TASK REQUIREMENTS:
Give back exactly the lines running from the line that holds "Write part 2" through the line that holds "element.color = (*colour, 1.0)", ends included, and no other lines.

** start of SUPPLIED ENTRIES **

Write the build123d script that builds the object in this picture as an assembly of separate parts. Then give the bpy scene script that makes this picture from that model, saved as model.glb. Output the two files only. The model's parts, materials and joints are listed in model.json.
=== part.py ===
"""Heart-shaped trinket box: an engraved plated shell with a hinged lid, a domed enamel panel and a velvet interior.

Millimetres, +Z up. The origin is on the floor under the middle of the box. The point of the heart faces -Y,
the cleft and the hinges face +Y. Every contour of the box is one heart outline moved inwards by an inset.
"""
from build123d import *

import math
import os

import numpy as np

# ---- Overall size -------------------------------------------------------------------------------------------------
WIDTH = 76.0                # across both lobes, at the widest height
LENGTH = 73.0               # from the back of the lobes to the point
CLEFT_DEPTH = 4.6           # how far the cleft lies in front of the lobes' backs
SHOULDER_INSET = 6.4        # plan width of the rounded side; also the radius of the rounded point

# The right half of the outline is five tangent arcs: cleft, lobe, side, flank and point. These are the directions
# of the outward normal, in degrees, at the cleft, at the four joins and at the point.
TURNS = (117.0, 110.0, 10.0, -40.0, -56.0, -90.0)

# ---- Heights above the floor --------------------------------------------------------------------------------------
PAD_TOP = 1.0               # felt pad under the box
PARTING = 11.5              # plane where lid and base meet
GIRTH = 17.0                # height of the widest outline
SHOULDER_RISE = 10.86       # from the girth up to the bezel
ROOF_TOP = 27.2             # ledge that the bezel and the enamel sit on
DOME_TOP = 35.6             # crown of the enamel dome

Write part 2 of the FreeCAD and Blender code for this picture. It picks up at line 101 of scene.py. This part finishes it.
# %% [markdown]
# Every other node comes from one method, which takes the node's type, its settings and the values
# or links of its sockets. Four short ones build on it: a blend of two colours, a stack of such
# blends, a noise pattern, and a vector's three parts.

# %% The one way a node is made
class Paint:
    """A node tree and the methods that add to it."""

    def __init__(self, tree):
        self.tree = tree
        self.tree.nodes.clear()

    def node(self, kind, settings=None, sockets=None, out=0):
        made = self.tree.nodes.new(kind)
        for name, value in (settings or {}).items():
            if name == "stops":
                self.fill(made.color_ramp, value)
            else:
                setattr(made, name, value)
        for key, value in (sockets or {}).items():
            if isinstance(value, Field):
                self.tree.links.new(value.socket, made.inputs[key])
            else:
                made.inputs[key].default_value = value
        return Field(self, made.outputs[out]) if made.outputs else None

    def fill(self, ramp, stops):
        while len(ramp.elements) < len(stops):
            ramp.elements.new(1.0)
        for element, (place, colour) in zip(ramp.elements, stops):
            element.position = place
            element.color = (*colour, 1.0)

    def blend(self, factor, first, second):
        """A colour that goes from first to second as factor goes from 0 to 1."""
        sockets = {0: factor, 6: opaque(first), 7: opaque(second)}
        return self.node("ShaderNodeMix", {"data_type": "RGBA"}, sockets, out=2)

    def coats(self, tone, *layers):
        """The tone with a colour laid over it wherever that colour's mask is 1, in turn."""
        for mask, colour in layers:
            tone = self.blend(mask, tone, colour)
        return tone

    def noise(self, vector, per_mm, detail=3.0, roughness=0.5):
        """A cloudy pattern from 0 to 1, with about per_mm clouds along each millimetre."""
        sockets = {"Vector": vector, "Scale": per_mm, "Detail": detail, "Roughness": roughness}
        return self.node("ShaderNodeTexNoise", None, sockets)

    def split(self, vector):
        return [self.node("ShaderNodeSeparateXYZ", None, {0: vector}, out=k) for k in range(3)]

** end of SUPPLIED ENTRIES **

RESULT FOR THIS TASK:
Write part 2 of the FreeCAD and Blender code for this picture. It picks up at line 101 of scene.py. This part finishes it.
# %% [markdown]
# Every other node comes from one method, which takes the node's type, its settings and the values
# or links of its sockets. Four short ones build on it: a blend of two colours, a stack of such
# blends, a noise pattern, and a vector's three parts.

# %% The one way a node is made
class Paint:
    """A node tree and the methods that add to it."""

    def __init__(self, tree):
        self.tree = tree
        self.tree.nodes.clear()

    def node(self, kind, settings=None, sockets=None, out=0):
        made = self.tree.nodes.new(kind)
        for name, value in (settings or {}).items():
            if name == "stops":
                self.fill(made.color_ramp, value)
            else:
                setattr(made, name, value)
        for key, value in (sockets or {}).items():
            if isinstance(value, Field):
                self.tree.links.new(value.socket, made.inputs[key])
            else:
                made.inputs[key].default_value = value
        return Field(self, made.outputs[out]) if made.outputs else None

    def fill(self, ramp, stops):
        while len(ramp.elements) < len(stops):
            ramp.elements.new(1.0)
        for element, (place, colour) in zip(ramp.elements, stops):
            element.position = place
            element.color = (*colour, 1.0)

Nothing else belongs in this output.